Решили попытать счастья поодиночке. Поделили четыре луковицы,
договорились встретиться утром на почте и разошлись. Я пошел в деревю к той
крестьянке, которая несколько дней назад пустила нас погреться. После долгих
унизительных просьб она разрешила переночевать на печке. Утром я съел две
луковицы, запил их холодной водой и пошел на почту. Вадим уже ждал. Вместо
шапки на нем была пилотка, которую до сих пор он таскал в рюкзаке. Он
ночевал на вокзале, лежал во втором слое (всего было три) и проснулся без
шапки. На вокзале он встретил группу ребят, находившихся в нашем положении,
и решил с ними добираться до Москвы, чтобы попасть сразу в маршевую роту на
фронт.
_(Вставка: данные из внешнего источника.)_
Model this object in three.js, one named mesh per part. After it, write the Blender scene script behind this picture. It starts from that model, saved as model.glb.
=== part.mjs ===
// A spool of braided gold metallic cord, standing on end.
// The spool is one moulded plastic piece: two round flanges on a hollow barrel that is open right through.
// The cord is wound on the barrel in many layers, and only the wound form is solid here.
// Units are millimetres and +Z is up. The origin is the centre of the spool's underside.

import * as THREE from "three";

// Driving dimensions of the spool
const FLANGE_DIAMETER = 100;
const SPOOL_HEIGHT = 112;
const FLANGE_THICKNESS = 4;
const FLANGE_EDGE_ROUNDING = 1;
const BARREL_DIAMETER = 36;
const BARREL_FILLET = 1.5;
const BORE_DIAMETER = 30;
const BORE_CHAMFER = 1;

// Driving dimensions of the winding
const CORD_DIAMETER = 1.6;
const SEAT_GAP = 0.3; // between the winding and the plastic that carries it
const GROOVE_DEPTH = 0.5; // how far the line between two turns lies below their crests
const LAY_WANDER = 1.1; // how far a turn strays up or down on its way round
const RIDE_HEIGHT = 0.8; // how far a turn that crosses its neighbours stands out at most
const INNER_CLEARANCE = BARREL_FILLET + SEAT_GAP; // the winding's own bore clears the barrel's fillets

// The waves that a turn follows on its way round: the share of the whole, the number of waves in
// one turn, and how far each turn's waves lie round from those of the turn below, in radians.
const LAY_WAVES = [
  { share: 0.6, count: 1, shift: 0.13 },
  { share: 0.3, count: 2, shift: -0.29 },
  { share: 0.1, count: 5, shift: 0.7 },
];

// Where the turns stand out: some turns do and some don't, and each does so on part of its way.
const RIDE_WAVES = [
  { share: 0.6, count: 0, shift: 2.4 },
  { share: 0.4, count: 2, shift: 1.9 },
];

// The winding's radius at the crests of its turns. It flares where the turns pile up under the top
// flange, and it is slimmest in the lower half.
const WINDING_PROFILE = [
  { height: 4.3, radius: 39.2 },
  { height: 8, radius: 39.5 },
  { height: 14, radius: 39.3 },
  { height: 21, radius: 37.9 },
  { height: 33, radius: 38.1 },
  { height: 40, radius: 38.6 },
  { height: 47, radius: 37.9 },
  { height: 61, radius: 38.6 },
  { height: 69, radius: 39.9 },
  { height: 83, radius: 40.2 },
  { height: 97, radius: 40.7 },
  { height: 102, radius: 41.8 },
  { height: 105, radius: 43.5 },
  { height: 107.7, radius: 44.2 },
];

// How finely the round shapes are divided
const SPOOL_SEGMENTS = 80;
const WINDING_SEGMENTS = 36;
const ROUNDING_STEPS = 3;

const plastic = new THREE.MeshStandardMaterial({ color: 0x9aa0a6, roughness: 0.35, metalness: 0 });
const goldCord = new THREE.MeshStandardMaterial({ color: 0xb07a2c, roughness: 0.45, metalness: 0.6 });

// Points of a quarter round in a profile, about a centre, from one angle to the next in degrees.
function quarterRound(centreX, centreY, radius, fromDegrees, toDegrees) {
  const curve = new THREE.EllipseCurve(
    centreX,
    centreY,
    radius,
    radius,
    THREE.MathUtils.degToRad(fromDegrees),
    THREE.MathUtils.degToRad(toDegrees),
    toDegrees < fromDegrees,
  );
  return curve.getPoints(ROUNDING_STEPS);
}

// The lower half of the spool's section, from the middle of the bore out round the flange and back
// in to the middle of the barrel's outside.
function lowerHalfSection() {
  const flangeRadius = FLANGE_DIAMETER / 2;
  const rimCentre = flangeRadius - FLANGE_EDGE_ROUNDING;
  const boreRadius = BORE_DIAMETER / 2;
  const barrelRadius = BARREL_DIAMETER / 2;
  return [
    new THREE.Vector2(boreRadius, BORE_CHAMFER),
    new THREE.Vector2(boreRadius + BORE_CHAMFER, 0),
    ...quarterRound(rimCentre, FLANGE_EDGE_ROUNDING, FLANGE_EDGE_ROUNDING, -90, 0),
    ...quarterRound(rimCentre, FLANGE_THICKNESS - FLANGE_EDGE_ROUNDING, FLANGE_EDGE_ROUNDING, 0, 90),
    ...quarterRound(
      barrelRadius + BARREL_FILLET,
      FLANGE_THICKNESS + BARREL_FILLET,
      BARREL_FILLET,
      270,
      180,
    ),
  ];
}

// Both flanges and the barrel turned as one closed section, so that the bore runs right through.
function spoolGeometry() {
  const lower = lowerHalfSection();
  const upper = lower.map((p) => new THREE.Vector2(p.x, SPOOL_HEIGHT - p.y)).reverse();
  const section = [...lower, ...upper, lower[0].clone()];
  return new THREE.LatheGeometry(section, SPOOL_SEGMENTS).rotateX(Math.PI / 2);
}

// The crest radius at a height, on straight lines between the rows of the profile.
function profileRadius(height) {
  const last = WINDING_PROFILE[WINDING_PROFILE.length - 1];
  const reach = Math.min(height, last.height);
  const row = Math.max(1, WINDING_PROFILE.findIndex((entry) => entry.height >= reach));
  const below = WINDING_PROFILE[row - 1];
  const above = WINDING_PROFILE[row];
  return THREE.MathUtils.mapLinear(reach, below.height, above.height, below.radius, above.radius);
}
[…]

Это было явно безнадежное предприятие: на всех дорогах вокруг Москвы
стояли патрули и в Москву никого не пускали. Поездов в сторону Москвы в этот
день не предвиделось, и мы опять разошлись. Я не знал, что мне делать.
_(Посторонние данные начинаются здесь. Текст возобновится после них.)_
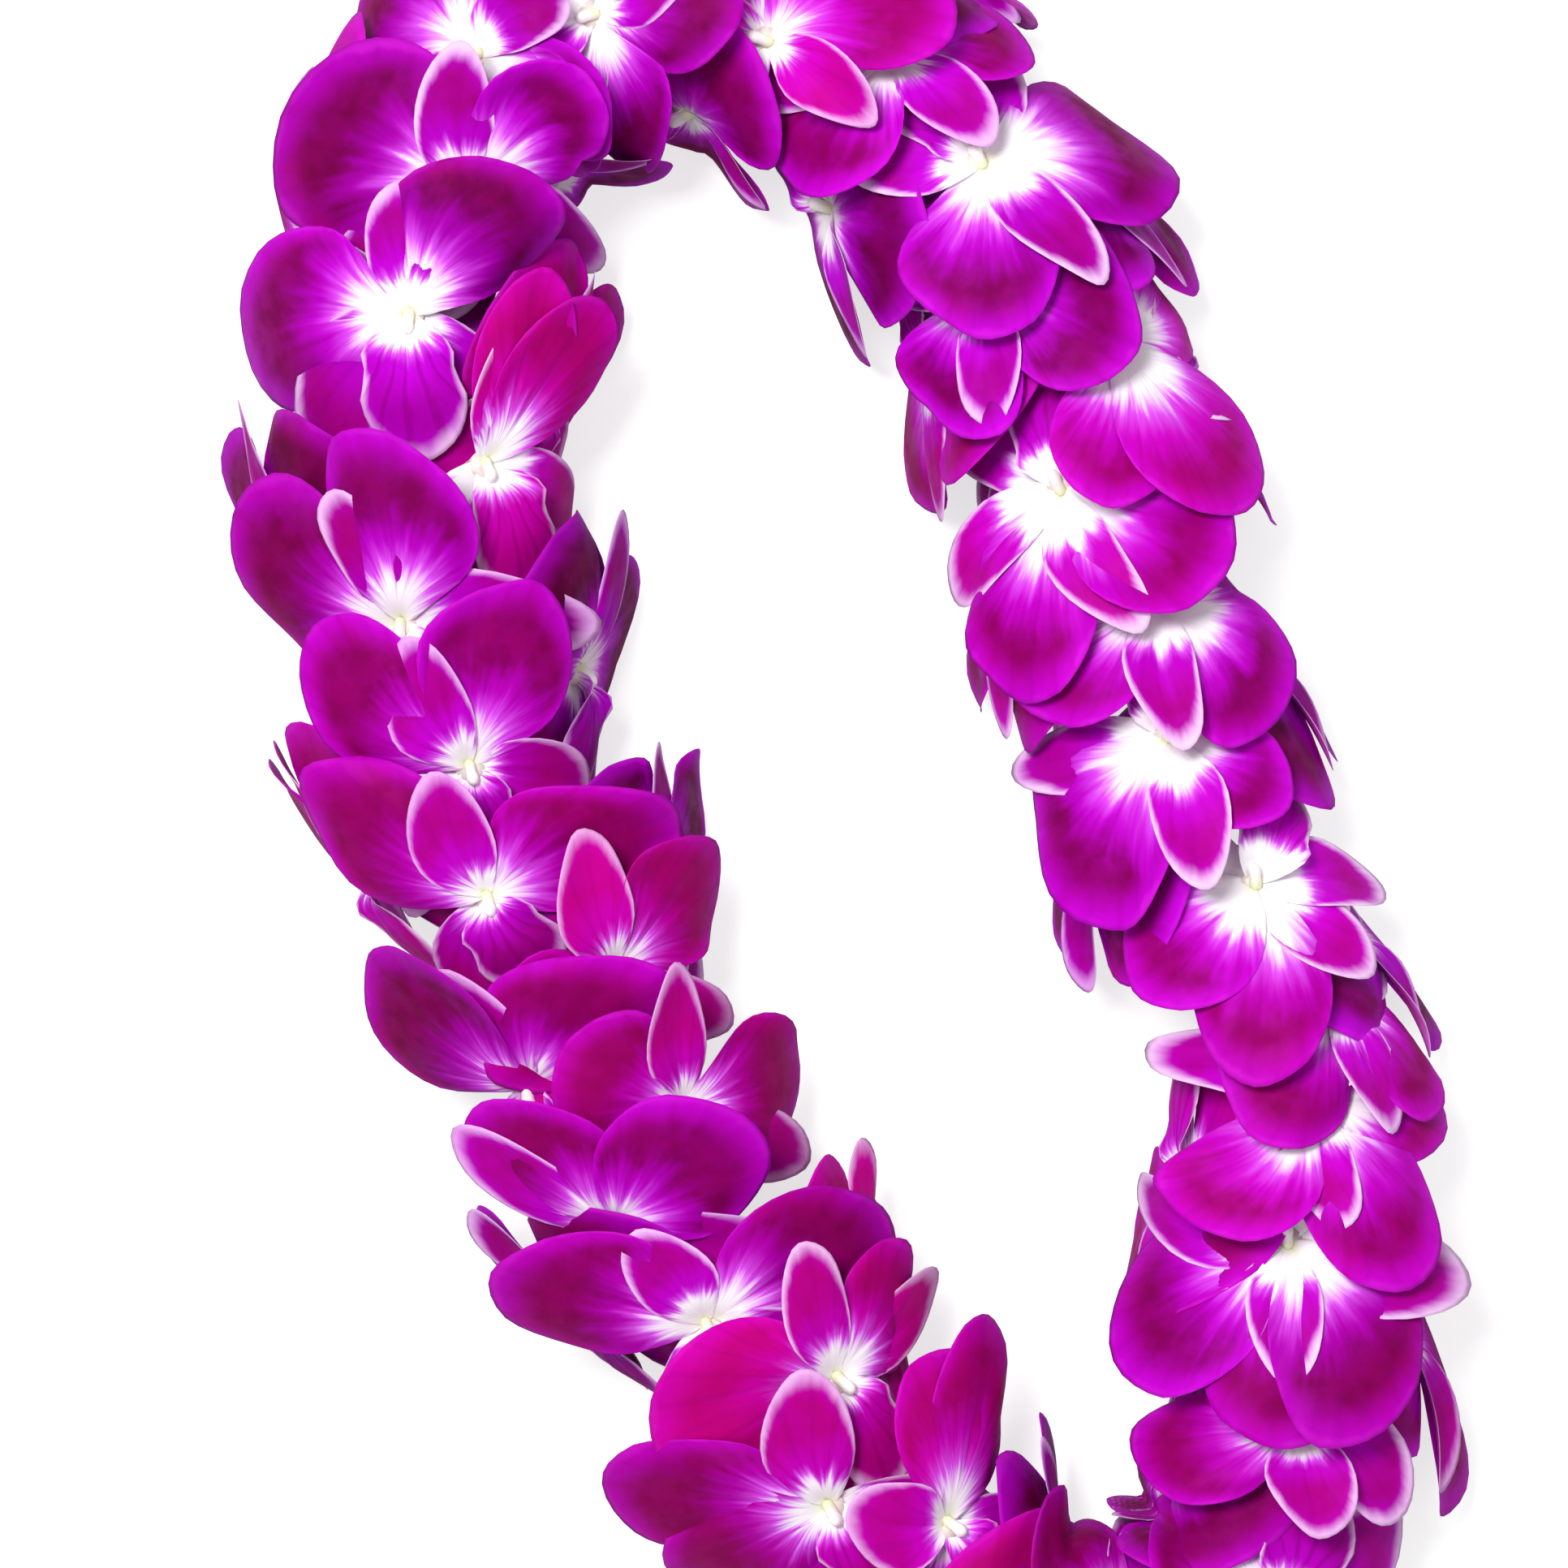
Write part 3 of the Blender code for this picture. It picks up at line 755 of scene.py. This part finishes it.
# how single blossoms along the top differ: white flare, the share of painted light (hot pink where light
# glows through thin petals) and their own tepals, each a kind, a direction, a length and a width
manner = {
    33: (0.5, 0.1, [("petal", -95, 1.2, 0.95), ("petal", -15, 0.9, 0.6), ("tongue", 5, 0.7, 0.7)]),
    61: (0.6, 0.1, [("petal", 82, 1.15, 1.0), ("petal", -85, 1.15, 0.8), ("petal", -70, 1.05, 0.7),
         ("tongue", 0, 0.7, 0.95)]),
    92: (0.7, 0.1, [("sepal", -95, 1.2, 1.2), ("petal", 80, 1.05, 0.9), ("tongue", 35, 1.0, 0.8),
         ("petal", -20, 1.2, 0.75)]),
    124: (0.55, 0.1, [("tongue", 5, 0.8, 1.0), ("petal", 90, 1.1, 0.9), ("petal", -30, 1.2, 0.9),
         ("lip", -175, 1.2, 1.05), ("sepal", 138, 1.3, 1.3)]),
    161: (0.5, 0.6, [("sepal", 152, 1.25, 1.15), ("petal", -15, 1.2, 0.65), ("lip", -165, 1.35, 1.15),
         ("petal", -30, 1.2, 0.55), ("sepal", -115, 1.15, 1.1)]),
    198: (0.45, 0.15, [("sepal", -92, 1.2, 1.3), ("petal", 55, 1.15, 0.9), ("petal", -15, 1.05, 0.9),
         ("lip", -160, 1.1, 0.8)]),
    235: (0.3, 0.2, [("petal", -30, 1.2, 0.95), ("tongue", 20, 1.05, 1.05), ("petal", 45, 1.2, 0.5),
         ("sepal", -125, 0.75, 0.95)]),
    266: (0.3, 0.25, [("tongue", 5, 0.95, 0.95), ("petal", 35, 1.15, 0.75), ("petal", -80, 1.0, 0.9),
         ("lip", -175, 0.75, 0.9)]),
    296: (0.25, 0.7, [("tongue", 10, 1.15, 1.05), ("petal", -65, 1.0, 0.8), ("petal", 100, 0.7, 0.75),
         ("lip", -165, 0.9, 0.7)]),
    312: (0.2, 0.2, [("petal", 20, 1.1, 0.9), ("sepal", -5, 0.75, 0.95)]),
    333: (0.3, 0.5, [("petal", 45, 0.7, 0.6), ("petal", -105, 0.8, 0.9), ("lip", -180, 0.9, 0.9)]),
    351: (0.35, 0.2, [("petal", 5, 0.9, 0.65), ("petal", -75, 0.8, 0.85), ("sepal", 25, 1.15, 0.65)]),
    382: (0.5, 0.3, [("tongue", -5, 0.85, 1.05), ("petal", 40, 1.15, 0.85), ("petal", -85, 1.2, 0.9),
         ("lip", 175, 1.2, 1.05), ("sepal", 140, 1.15, 0.85), ("sepal", -140, 1.2, 0.75)]),
    411: (0.5, 0.7, [("petal", -70, 0.7, 0.55), ("sepal", -90, 1.0, 0.45)]),
    435: (0.4, 0.4, [("tongue", -25, 1.0, 1.05), ("petal", 45, 1.15, 0.6), ("petal", 80, 0.85, 0.75)]),
    457: (0.4, 0.6, [("petal", -35, 0.9, 0.65), ("petal", -50, 1.2, 0.6), ("tongue", 60, 0.7, 0.95)]),
    598: (0.6, 0.3, [("petal", -70, 1.05, 0.65), ("petal", 115, 0.7, 0.55), ("tongue", 10, 0.7, 1.05),
         ("sepal", 70, 0.85, 0.95)]),
    642: (0.8, 0.2, [("petal", -58, 1.2, 1.0), ("petal", -5, 1.1, 0.9), ("petal", 35, 1.05, 0.85),
         ("sepal", 70, 1.2, 0.95), ("sepal", -95, 1.15, 0.75)]),
    676: (1.0, 0.4, [("tongue", -10, 0.95, 1.0), ("petal", 20, 1.1, 0.8), ("petal", 75, 0.9, 0.65),
         ("petal", -45, 1.1, 0.55), ("lip", 150, 0.9, 0.9)]),
    697: (0.8, 0.3, [("petal", 40, 0.7, 0.5), ("sepal", 100, 0.75, 0.45)]),
    729: (1.0, 0.3, [("petal", -25, 1.15, 0.7), ("sepal", 25, 0.75, 0.85), ("petal", -70, 0.8, 0.65),
         ("sepal", 80, 0.85, 0.65), ("lip", 145, 0.85, 1.05)]),
    770: (0.9, 0.2, [("tongue", -5, 1.15, 0.95), ("petal", -62, 1.2, 0.95), ("petal", 35, 0.7, 0.55),
         ("sepal", -95, 1.0, 0.65)]),
    803: (0.95, 0.2, [("petal", 35, 0.9, 0.9), ("tongue", -25, 1.15, 0.8), ("petal", -70, 0.95, 0.6)]),
    835: (1.0, 0.35, [("petal", -25, 1.2, 0.85), ("petal", 55, 1.1, 0.9), ("tongue", 10, 1.2, 0.85),
         ("sepal", -70, 1.05, 0.65)]),
    865: (0.9, 0.5, [("petal", -20, 0.95, 0.7), ("petal", 105, 1.0, 0.6), ("sepal", 45, 0.8, 0.65),
         ("lip", -175, 0.7, 0.85), ("petal", 20, 1.2, 0.9)]),
    890: (0.6, 0.1, [("petal", -35, 0.7, 0.8)]),
    916: (0.85, 0.15, [("petal", -35, 1.05, 0.8), ("tongue", 0, 1.2, 0.7), ("tongue", -135, 0.8, 1.05),
         ("petal", 68, 1.2, 0.85)]),
    949: (0.5, 0.2, [("petal", -90, 0.85, 0.9), ("petal", 70, 0.7, 0.6)]),
    976: (0.4, 0.6, [("petal", -105, 0.7, 0.5)]),
}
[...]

Голодный и замерзший, бродил по городу. Хорошо бы попасть под поезд, но не
насмерть, а, например, чтобы раздробило руку или ногу, может в больницу
положат. Подошел к путям, но поезда не было. Часа через три взял себя в
руки, решил ехать с Вадимом до Владимира и добиваться там включения в любую
команду, хоть в Кулебаки. Конечно, лучше бы сразу на фронт, но в крайнем
случае выдержу и запасной полк. Неужели не выдержу? Не слабее других.
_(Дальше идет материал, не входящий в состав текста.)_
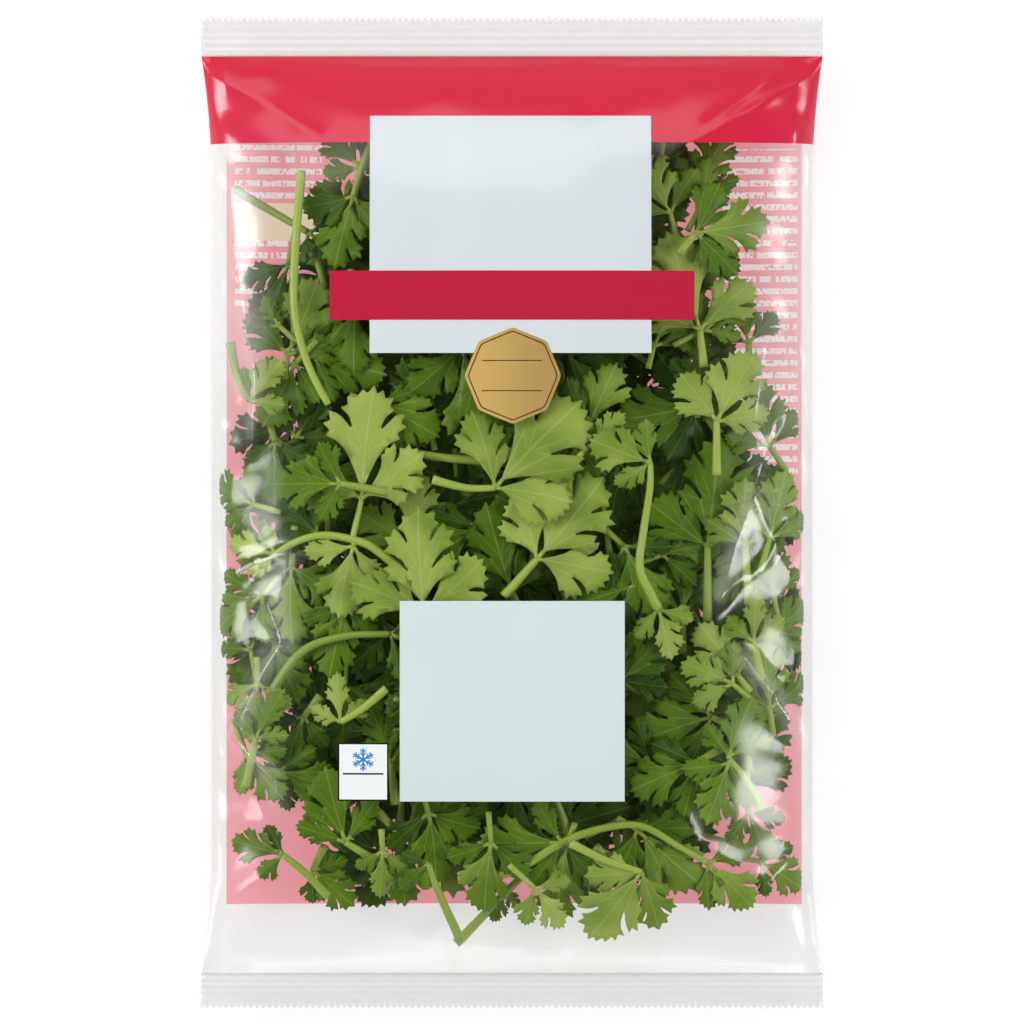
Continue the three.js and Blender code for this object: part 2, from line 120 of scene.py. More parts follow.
# (tone from 0, dark, to 1, bright, partly the sprig's own colour and partly painted light, set darker or
# brighter as light falls on the sprig; stem from its cut end; leaves as x, y, heading in degrees and
# length, without x and y where a leaf grows at the stem's end)
SPRIGS = [
    (0.85, [(-19, -40), (-21, -24)], [(92, 26)]), (0.9, [(-2, -20), (6, -11)], [(45, 26)]),
    (0.8, [(-19, 8), (-11, 6), (-4, 6)], [(48, 27)]), (0.8, [(49, 9), (49, 22)], [(66, 20)]),
    (0.7, [(60, -40), (58, -31)], [(88, 13)]),
    (0.9, [(-25, -15), (-31, -10), (-36, -7), (-45, -5.3), (-52, -7), (-57, -10)],
     [(162, 12), (-36, 3.5, 92, 26), (-38, -8, 250, 18)]),
    (0.85, [(46, 35), (45, 44)], [(103, 25)]),
    (0.7, [(35, -23), (33, -19), (30.5, -13), (31.5, -4), (33, 6), (33, 12)],
     [(157, 15), (35, -23, -78, 14)]),
    (0.6, [(60, -71), (56, -64), (52, -59)], [(52, -58, 72, 15), (52, -60, 246, 17)]),
    (0.55, [(-13, -88), (0, -86), (12, -79), (22, -75.5), (31, -75), (40, -80), (47, -84)],
     [(-40, 16), (12, -79, 183, 20)]),
    (0.8, [(57, -43), (54, -39)], [(122, 15)]), (0.4, [(47, -26), (47, -8)], [(88, 27)]),
    (0.8, [(-50.5, 82), (-52, 62), (-52, 48), (-49, 36), (-44, 26)], []),
    (0.8, [(14, -79), (22, -83), (31, -86)], [(238, 20)]),
    (0.5, [(-12.5, -102.5), (-18, -90), (-20, -84)], [(215, 10)]),
    (0.55, [(-34, -70), (-27, -77)], [(-25, 24)]),
    (0.85, [(-30, -42), (-36, -47), (-41, -50)], [(100, 12.5)]),
    (0.6, [(-52, -3), (-53, -13)], [(268, 20)]), (0.6, [(-2, 12.3), (-14, 13), (-24, 14.5)], []),
    (0.3, [(50, 19), (45, 26)], [(190, 22)]), (0.5, [(40, 62), (44, 67)], [(10, 19)]),
    (0.5, [(-30, -85), (-40, -79)], [(108, 20)]),
    (0.45, [(-44, -92), (-50, -86), (-55, -82)], [(168, 12.5)]),
    (0.7, [(-68, 41), (-66, 33), (-63, 27)], [(48, 13)]),
    (0.4, [(-33, 90), (-36, 83), (-38, 76)], [(250, 18), (-36.4, 83, 134, 14)]),
    (0.6, [(-13.5, -104), (-1, -91), (6, -84)], [(-2, -90, -105, 10)]),
    (0.25, [(3, -26), (0, -19)], [(106, 22)]), (0.3, [(-67, 78), (-49, 67.5)], [(-40, 12)]),
    (0.45, [(-50, 44), (-47, 37)], [(-12, 18)]), (0.45, [(-25, -30), (-30, -29)], [(163, 18)]),
    (0.35, [(-61, 31), (-57, 17)], [(272, 15)]), (0.5, [(56, -62), (57, -72)], [(-66, 14)]),
    (0.5, [(54, -52), (48, -49)], [(192, 21)]), (0.3, [(57, 30), (57, 41)], [(104, 14)]),
    (0.45, [(45, 68), (45, 78)], [(66, 15)]), (0.35, [(41, -34), (41, -24)], [(88, 17)]),
    (0.7, [(57, -62), (55.5, -50)], [(88, 17)]), (0.65, [(57, -22), (56, -8)], [(88, 16)]),
    (0.4, [(-59, -50), (-57, -42), (-50, -33), (-40, -29.5), (-29, -29)], [(-20, 17)]),
    (0.35, [(-48, 66), (-45, 54)], [(262, 15)]), (0.75, [(-25, -18), (-25, -8)], [(80, 20)]),
    (0.5, [(14, 12), (18, 20)], [(62, 19)]), (0.4, [(-45, -80), (-48, -86)], [(-38, 13)]),
    (0.6, [(-64, -66), (-61.5, -54)], [(62, 12.5)]), (0.25, [(20, -46), (26, -40)], [(40, 17)]),
    (0.3, [(-46, -44), (-50, -49)], [(245, 14)]), (0.3, [(-52, 68), (-54, 60)], [(248, 18)]),
    (0.4, [(-28, -70), (-29, -60)], [(108, 13)]), (0.6, [(-40, 20), (-33, 17)], [(12, 16)]),
    (0.35, [(51, -56), (44, -60)], [(205, 18)]), (0.4, [(20, -80), (24, -84)], [(-5, 18)]),
    (0.5, [(-30, 5), (-41, 7)], [(178, 16)]), (0.4, [(6, 44), (0, 64)], [(95, 26)]),
    (0.45, [(-20, 60), (-12, 40)], [(280, 24)]), (0.4, [(18, -24), (5, -42)], [(245, 25)]),
    (0.4, [(14, -78), (8, -62)], [(75, 21)]), (0.45, [(38, 97), (22, 88)], [(205, 22)]),
]


# ---- Materials ----


class Graph:
    """A material's or a sky's nodes, made by short calls. An input is a value or a node's output."""

    def __init__(self, name, kind=bpy.data.materials):
        self.look = kind.new(name)
        self.look.use_nodes = True
        self.tree = self.look.node_tree
        self.tree.nodes.clear()

    def node(self, kind, inputs=None, output=0, **settings):
        made = self.tree.nodes.new(kind)
        for key, value in settings.items():
            setattr(made, key, value)
        for key, value in (inputs or {}).items():
            socket = made.inputs[key]
            if isinstance(value, bpy.types.NodeSocket):
                self.tree.links.new(value, socket)
            elif socket.type == "RGBA" and len(value) == 3:
                socket.default_value = (*value, 1)
            else:
                socket.default_value = value
        return made.outputs if output is None else made.outputs[output]

    def place(self, output="Object"):
        return self.node("ShaderNodeTexCoord", None, output)

    def math(self, operation, a, b=0.0, c=0.0, clamp=False):
        return self.node("ShaderNodeMath", {0: a, 1: b, 2: c}, operation=operation, use_clamp=clamp)

    def times(self, *values):
        return reduce(lambda a, b: self.math("MULTIPLY", a, b), values)

    def most(self, *values):
        return reduce(lambda a, b: self.math("MAXIMUM", a, b), values)

    def vector(self, operation, a, b=(0, 0, 0), output="Vector"):
        return self.node("ShaderNodeVectorMath", {0: a, 1: b}, output, operation=operation)

    def attribute(self, name, output="Fac"):
        return self.node("ShaderNodeAttribute", None, output, attribute_name=name)

    def split(self, vector):
        return self.node("ShaderNodeSeparateXYZ", {0: vector}, None)

    def join(self, x, y, z=0.0):
        return self.node("ShaderNodeCombineXYZ", {0: x, 1: y, 2: z})

    def noise(self, vector, scale, detail):
        return self.node("ShaderNodeTexNoise", {"Vector": vector, "Scale": scale, "Detail": detail})

    def remap(self, value, low, high, to_low=0.0, to_high=1.0, interpolation="SMOOTHSTEP"):
        inputs = {0: value, 1: low, 2: high, 3: to_low, 4: to_high}
        return self.node("ShaderNodeMapRange", inputs, interpolation_type=interpolation)

    def mix(self, share, a, b):
        return self.node("ShaderNodeMix", {0: share, 6: a, 7: b}, 2, data_type="RGBA")

    def within(self, value, low, high):
        """1 from low to high, and 0 outside."""
        return self.math("COMPARE", value, (low + high) / 2, (high - low) / 2)

    def rectangle(self, xy, x0, x1, y0, y1):
        return self.times(self.within(xy[0], x0, x1), self.within(xy[1], y0, y1))

    def bump(self, height, distance, strength):
        return self.node("ShaderNodeBump", {"Height": height, "Distance": distance, "Strength": strength})

    def shader(self, kind, inputs):
        return self.node(f"ShaderNodeBsdf{kind}", inputs)

    def mix_shader(self, share, a, b):
        return self.node("ShaderNodeMixShader", {0: share, 1: a, 2: b})

    def finish(self, shader, kind="Material"):
        self.node(f"ShaderNodeOutput{kind}", {"Surface": shader}, None)
        return self.look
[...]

Нашел Вадима. Пошли на базар, продали полотенца, рубашки. Купили
немного хлеба. Следующую ночь спали опять в вагоне и проснулись оттого, что
поезд ехал. Мы схватили наши мешки и выпрыгнули на полном ходу в сугроб. К
счастью, успели отъехать всего километров на пять и к утру пришли обратно в
Муром.
Все утро ждали на вокзале поезда. Там в толчее я познакомился с двумя
парнями лет двадцати, в драных ватниках, на ногах галоши без башмаков, за
поясом под ватником финки. Они были из лагеря НКВД под Калугой. Когда немцы
подошли, лагерь распустили, и теперь они шатались по стране, жили воровством
и не знали куда себя девать. Вероятно, вид у меня был тоже не очень
презентабельный, и мы разговорились. Собственно, говорил один их них,
Колька. Он был умнее и более развит, кончил шесть классов. В лагерь попал за
убийство во время грабежа. Получил, как несовершеннолетний, только восемь
лет и успел отсидеть три года. Я потом познакомился с ним поближе, несколько
дней мы бродили вместе. Интересный парень, смелый, хитрый. Никаких общих
моральных законов, запрещающих воровство и убийство, для него не
существовало, но за бескорыстное добро он платил благодарностью и в избах,
куда нас пускали ночевать, ничего не крал. Он рассказывал много интересного
о лагерной жизни, о мире бандитов и воров, о своем голодном бродяжничестве,
но сейчас я об этом писать не буду.
Вечером мы сели в поезд и к утру приехали на станцию Волосатое. Вадима
в толкучке потеряли. Я купил на базаре буханку хлеба на все оставшиеся у
меня деньги и разделил ее между нами тремя. Этим поступком я приобрел
Колькину дружбу. Поделился я потому, что и до сих пор, несмотря на все
пережитое, не могу есть один, если рядом голодный. Мне редко платили тем же.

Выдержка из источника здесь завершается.